Converting image to grayscale:

img = cv2.cvtColor(img, cv2.COLOR_BGR2GRAY)

Applying dilation and erosion to remove the noise (you may play with the kernel size depending on your data set):

kernel = np.ones((1, 1), np.uint8)
img = cv2.dilate(img, kernel, iterations=1)
img = cv2.erode(img, kernel, iterations=1)

Applying blur, which can be done by using one of the following lines (each of which has its pros and cons, however, median blur and bilateral filter usually perform better than gaussian blur.):

cv2.threshold(cv2.GaussianBlur(img, (5, 5), 0), 0, 255, cv2.THRESH_BINARY + cv2.THRESH_OTSU)[1]

cv2.threshold(cv2.bilateralFilter(img, 5, 75, 75), 0, 255, cv2.THRESH_BINARY + cv2.THRESH_OTSU)[1]

cv2.threshold(cv2.medianBlur(img, 3), 0, 255, cv2.THRESH_BINARY + cv2.THRESH_OTSU)[1]

cv2.adaptiveThreshold(cv2.GaussianBlur(img, (5, 5), 0), 255, cv2.ADAPTIVE_THRESH_GAUSSIAN_C, cv2.THRESH_BINARY, 31, 2)

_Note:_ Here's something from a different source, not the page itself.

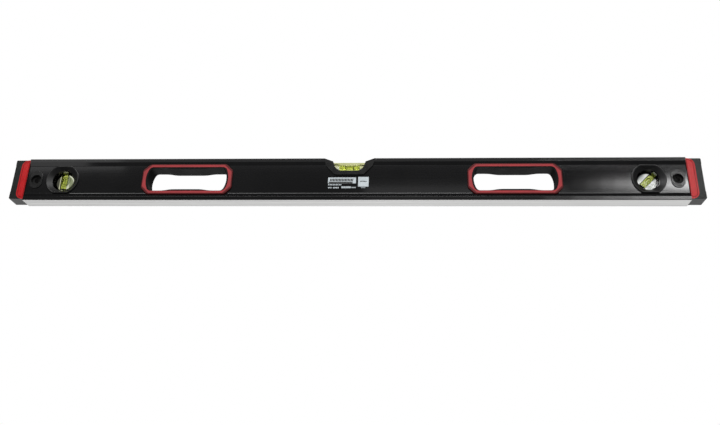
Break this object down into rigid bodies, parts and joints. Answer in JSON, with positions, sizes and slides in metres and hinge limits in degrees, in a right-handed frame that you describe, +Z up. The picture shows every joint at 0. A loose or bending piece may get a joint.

cv2.adaptiveThreshold(cv2.bilateralFilter(img, 9, 75, 75), 255, cv2.ADAPTIVE_THRESH_GAUSSIAN_C, cv2.THRESH_BINARY, 31, 2)

cv2.adaptiveThreshold(cv2.medianBlur(img, 3), 255, cv2.ADAPTIVE_THRESH_GAUSSIAN_C, cv2.THRESH_BINARY, 31, 2)

I've recently written a pretty simple guide to Tesseract but it should enable you to write your first OCR script and clear up some hurdles that I experienced when things were less clear than I would have liked in the documentation.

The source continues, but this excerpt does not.